◆ Work to complete:
Copy each line below in which the word "follow" occurs.

Provided material start

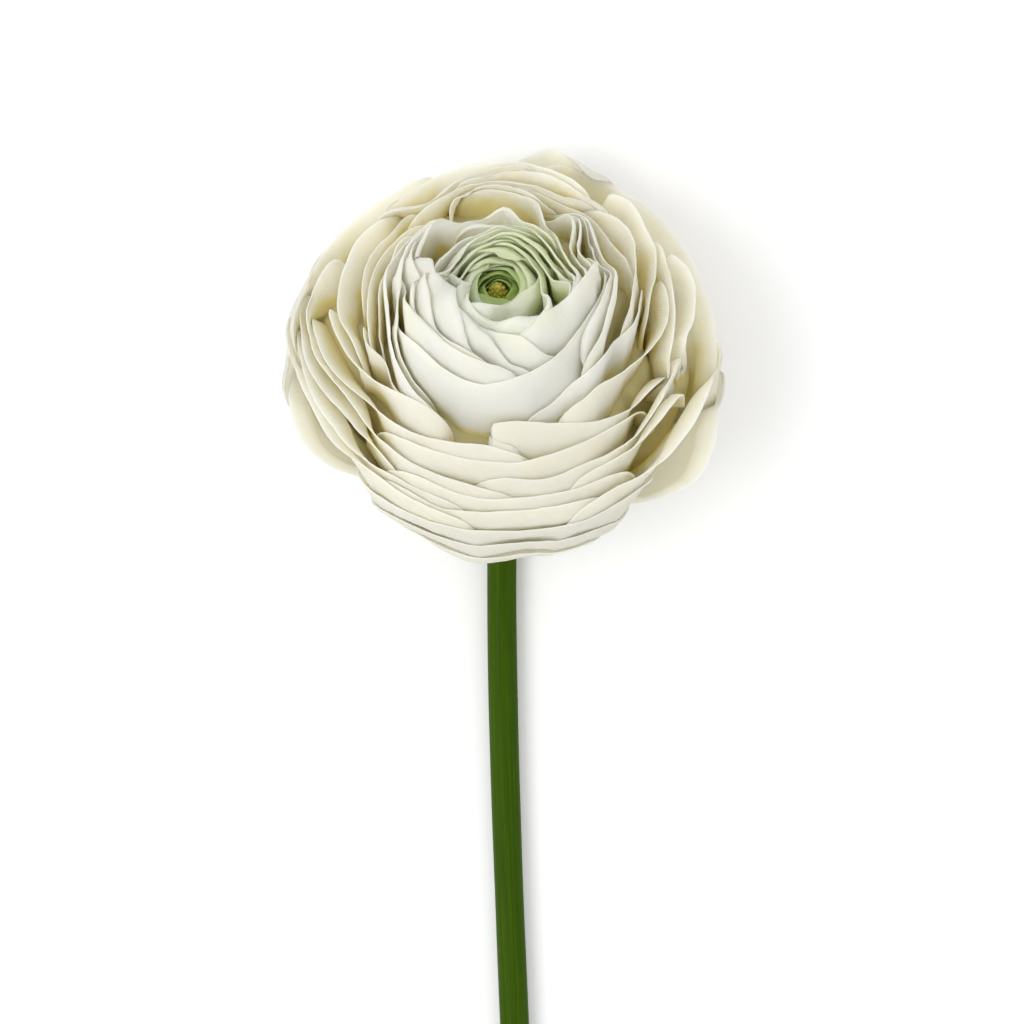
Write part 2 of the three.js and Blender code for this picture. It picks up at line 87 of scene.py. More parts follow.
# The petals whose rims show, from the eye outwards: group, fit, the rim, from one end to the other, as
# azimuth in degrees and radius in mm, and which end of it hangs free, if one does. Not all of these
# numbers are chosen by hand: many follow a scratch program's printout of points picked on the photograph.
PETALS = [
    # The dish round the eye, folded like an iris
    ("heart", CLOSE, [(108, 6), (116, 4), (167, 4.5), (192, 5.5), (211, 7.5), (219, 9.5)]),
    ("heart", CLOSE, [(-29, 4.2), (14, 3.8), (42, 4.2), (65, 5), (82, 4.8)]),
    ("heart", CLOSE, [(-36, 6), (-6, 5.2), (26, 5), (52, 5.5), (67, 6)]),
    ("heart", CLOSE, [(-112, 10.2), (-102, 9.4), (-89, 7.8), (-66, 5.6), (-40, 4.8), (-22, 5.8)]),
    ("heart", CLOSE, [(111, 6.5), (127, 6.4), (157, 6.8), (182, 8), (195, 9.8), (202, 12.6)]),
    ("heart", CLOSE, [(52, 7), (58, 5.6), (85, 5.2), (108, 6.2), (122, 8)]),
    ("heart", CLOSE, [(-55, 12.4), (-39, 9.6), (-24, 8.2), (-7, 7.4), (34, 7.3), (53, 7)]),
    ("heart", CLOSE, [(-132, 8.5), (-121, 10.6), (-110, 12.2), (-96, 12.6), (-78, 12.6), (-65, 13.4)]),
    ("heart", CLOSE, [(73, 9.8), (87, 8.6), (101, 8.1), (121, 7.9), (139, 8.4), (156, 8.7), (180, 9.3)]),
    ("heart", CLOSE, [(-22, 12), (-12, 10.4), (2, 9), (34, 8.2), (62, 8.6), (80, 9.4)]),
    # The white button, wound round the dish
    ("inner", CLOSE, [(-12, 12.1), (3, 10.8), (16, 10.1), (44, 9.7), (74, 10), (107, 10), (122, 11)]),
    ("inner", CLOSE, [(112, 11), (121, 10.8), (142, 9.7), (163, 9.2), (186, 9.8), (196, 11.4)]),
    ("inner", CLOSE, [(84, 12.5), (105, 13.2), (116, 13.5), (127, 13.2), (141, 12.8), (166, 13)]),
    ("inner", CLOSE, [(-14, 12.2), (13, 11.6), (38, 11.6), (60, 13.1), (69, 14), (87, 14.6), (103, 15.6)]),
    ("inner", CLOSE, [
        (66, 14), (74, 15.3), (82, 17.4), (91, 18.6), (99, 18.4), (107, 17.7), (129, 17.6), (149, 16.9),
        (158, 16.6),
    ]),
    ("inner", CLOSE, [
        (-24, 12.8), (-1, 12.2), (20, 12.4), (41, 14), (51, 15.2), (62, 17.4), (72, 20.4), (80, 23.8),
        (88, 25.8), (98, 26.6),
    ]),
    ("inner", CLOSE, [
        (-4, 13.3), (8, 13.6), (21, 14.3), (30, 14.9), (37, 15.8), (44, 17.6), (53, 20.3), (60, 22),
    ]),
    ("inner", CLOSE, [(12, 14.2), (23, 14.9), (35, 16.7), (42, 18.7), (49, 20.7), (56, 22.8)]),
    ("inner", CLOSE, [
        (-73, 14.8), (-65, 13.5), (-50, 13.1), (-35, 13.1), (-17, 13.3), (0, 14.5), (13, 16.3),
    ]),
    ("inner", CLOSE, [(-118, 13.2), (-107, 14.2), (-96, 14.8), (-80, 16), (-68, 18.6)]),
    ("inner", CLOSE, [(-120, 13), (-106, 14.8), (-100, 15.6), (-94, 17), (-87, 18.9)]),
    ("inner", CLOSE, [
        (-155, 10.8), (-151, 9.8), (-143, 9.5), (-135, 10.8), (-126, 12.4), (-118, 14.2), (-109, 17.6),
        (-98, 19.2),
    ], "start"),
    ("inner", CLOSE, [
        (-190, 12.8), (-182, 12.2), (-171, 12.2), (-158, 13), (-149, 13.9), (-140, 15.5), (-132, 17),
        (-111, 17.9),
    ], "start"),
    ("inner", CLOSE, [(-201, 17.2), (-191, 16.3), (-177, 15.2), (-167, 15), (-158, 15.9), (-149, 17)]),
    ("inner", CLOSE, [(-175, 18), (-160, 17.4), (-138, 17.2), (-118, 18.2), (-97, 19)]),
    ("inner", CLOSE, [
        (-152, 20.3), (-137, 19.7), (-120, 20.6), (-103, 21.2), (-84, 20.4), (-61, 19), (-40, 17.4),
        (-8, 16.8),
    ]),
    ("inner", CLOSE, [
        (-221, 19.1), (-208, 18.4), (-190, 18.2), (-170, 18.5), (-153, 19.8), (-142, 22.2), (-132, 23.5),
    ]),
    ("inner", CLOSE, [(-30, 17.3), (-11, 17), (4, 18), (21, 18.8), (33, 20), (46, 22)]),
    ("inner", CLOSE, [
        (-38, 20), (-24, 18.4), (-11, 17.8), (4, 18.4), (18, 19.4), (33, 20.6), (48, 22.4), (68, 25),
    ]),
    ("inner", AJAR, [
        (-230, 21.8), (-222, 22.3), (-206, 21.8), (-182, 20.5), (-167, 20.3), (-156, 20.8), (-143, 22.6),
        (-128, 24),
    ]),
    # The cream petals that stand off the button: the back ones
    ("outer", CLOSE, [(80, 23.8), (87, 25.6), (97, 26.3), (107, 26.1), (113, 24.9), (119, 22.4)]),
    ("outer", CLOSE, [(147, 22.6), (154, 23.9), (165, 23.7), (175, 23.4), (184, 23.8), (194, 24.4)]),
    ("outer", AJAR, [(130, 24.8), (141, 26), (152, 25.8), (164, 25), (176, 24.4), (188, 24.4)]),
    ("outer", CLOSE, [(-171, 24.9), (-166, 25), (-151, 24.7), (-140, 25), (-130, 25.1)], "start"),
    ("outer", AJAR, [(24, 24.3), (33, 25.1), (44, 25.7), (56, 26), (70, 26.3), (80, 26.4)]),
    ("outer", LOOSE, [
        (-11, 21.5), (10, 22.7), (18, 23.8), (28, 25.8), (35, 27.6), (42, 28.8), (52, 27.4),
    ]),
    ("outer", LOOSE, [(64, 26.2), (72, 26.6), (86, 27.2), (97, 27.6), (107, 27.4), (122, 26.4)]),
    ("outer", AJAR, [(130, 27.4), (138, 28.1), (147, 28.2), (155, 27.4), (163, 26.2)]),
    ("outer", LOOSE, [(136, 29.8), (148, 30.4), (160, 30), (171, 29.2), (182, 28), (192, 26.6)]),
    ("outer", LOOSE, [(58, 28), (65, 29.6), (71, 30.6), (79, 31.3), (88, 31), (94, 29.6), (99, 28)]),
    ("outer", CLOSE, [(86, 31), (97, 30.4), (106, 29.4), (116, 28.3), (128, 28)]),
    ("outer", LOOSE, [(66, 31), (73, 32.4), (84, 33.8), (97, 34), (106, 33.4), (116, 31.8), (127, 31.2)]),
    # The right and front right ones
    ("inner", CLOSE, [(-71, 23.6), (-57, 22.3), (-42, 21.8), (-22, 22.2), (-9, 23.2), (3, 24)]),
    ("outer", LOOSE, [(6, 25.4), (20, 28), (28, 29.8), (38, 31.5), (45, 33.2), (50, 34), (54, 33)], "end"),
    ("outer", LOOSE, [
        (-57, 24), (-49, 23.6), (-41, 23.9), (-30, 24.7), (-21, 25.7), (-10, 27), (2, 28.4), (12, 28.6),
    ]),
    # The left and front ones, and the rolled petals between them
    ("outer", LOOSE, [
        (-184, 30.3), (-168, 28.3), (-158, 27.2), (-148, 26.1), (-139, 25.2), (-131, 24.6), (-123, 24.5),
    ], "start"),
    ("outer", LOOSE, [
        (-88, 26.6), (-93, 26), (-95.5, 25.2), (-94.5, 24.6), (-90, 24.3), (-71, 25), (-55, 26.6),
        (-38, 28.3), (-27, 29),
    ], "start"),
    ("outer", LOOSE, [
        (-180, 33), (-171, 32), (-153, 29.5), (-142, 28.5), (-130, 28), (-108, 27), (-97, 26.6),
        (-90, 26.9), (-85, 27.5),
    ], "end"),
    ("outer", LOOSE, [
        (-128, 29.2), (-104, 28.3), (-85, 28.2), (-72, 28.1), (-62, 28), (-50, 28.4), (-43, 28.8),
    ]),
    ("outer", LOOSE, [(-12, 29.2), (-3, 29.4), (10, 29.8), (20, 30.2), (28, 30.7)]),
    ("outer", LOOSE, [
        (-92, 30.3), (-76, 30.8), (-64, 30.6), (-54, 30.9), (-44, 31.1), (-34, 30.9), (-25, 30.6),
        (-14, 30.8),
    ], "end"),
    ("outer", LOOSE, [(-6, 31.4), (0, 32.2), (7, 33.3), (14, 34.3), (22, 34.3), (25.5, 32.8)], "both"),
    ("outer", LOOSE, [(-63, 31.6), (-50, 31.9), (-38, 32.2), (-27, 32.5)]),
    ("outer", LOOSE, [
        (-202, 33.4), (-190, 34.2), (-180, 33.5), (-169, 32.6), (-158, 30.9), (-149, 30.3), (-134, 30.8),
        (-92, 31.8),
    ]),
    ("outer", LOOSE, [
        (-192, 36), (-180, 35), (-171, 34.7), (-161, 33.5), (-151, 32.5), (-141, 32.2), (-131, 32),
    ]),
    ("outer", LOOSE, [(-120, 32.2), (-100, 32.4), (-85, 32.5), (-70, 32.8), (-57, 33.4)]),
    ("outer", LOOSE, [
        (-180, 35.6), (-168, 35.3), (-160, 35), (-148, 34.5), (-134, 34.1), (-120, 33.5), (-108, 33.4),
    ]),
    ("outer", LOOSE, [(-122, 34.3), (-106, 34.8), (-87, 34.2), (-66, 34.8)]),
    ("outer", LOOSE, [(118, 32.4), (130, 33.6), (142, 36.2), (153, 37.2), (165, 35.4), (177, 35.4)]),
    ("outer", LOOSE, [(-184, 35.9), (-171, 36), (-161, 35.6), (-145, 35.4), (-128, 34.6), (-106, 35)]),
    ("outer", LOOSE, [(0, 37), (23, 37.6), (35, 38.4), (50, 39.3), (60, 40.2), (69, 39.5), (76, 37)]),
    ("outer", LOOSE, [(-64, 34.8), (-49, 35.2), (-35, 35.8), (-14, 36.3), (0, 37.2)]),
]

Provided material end

◆ Reply to the exercise:
Write part 2 of the three.js and Blender code for this picture. It picks up at line 87 of scene.py. More parts follow.
# numbers are chosen by hand: many follow a scratch program's printout of points picked on the photograph.